**Set problem:** Provide the data again in its entirety, exactly as given.

**Data block:**
★ ★ ★

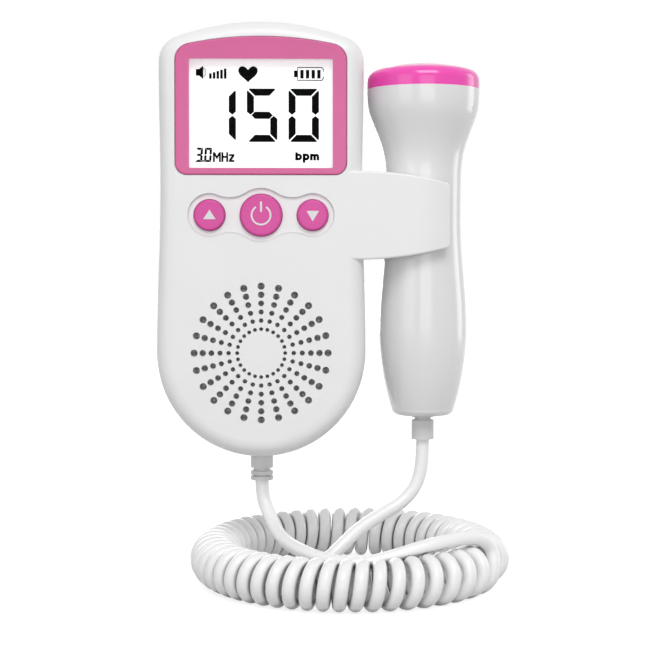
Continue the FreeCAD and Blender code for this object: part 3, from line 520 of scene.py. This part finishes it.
node_materials = {
    "front_shell": white_plastic,
    "rear_shell": white_plastic,
    "battery_cover": white_plastic,
    "probe_front_shell": probe_plastic,
    "probe_rear_shell": probe_plastic,
    "display_bezel": pink_plastic,
    "probe_face": face_plastic,
    "up_button": button_plastic,
    "power_button": button_plastic,
    "down_button": button_plastic,
    "display_window": clear_acrylic,
    "lcd_panel": display_glass,
    "lcd_backlight": milky_plastic,
    "lcd_connector_strip": conductive_rubber,
    "main_circuit_board": circuit_green,
    "probe_circuit_board": circuit_green,
    "speaker_cloth": dust_cloth,
    "speaker_frame": pressed_steel,
    "speaker_cone": speaker_paper,
    "speaker_magnet": zinc,
    "left_battery": left_battery_film,
    "right_battery": right_battery_film,
    "battery_contacts": nickel,
    "battery_springs": nickel,
    "earphone_socket": black_plastic,
    "rear_screws": zinc,
    "unit_strain_relief": relief_rubber,
    "probe_strain_relief": relief_rubber,
    "transmit_crystal": silvered,
    "receive_crystal": silvered,
    "crystal_backing": cast_resin,
}
for name in ("up", "power", "down"):
    node_materials[f"{name}_switch"] = black_plastic
    node_materials[f"{name}_plunger"] = black_plastic


def dress(piece, material):
    piece.data.materials.clear()
    piece.data.materials.append(material)


for name, material in node_materials.items():
    dress(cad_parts[name], material)
dress(unit_cord, cord_vinyl)
dress(probe_cord, cord_vinyl)


# ---- Display symbols and button marks, as thin inlays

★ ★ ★

**Written response:**
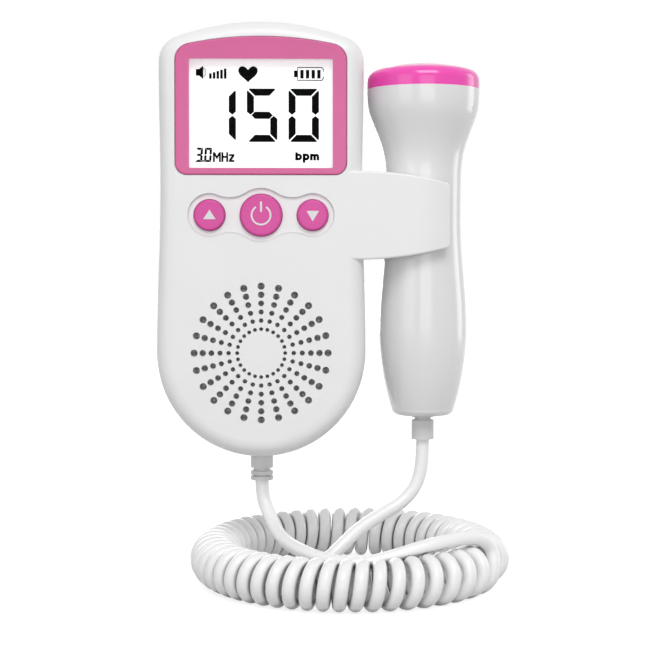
Continue the FreeCAD and Blender code for this object: part 3, from line 520 of scene.py. This part finishes it.
node_materials = {
    "front_shell": white_plastic,
    "rear_shell": white_plastic,
    "battery_cover": white_plastic,
    "probe_front_shell": probe_plastic,
    "probe_rear_shell": probe_plastic,
    "display_bezel": pink_plastic,
    "probe_face": face_plastic,
    "up_button": button_plastic,
    "power_button": button_plastic,
    "down_button": button_plastic,
    "display_window": clear_acrylic,
    "lcd_panel": display_glass,
    "lcd_backlight": milky_plastic,
    "lcd_connector_strip": conductive_rubber,
    "main_circuit_board": circuit_green,
    "probe_circuit_board": circuit_green,
    "speaker_cloth": dust_cloth,
    "speaker_frame": pressed_steel,
    "speaker_cone": speaker_paper,
    "speaker_magnet": zinc,
    "left_battery": left_battery_film,
    "right_battery": right_battery_film,
    "battery_contacts": nickel,
    "battery_springs": nickel,
    "earphone_socket": black_plastic,
    "rear_screws": zinc,
    "unit_strain_relief": relief_rubber,
    "probe_strain_relief": relief_rubber,
    "transmit_crystal": silvered,
    "receive_crystal": silvered,
    "crystal_backing": cast_resin,
}
for name in ("up", "power", "down"):
    node_materials[f"{name}_switch"] = black_plastic
    node_materials[f"{name}_plunger"] = black_plastic


def dress(piece, material):
    piece.data.materials.clear()
    piece.data.materials.append(material)


for name, material in node_materials.items():
    dress(cad_parts[name], material)
dress(unit_cord, cord_vinyl)
dress(probe_cord, cord_vinyl)


# ---- Display symbols and button marks, as thin inlays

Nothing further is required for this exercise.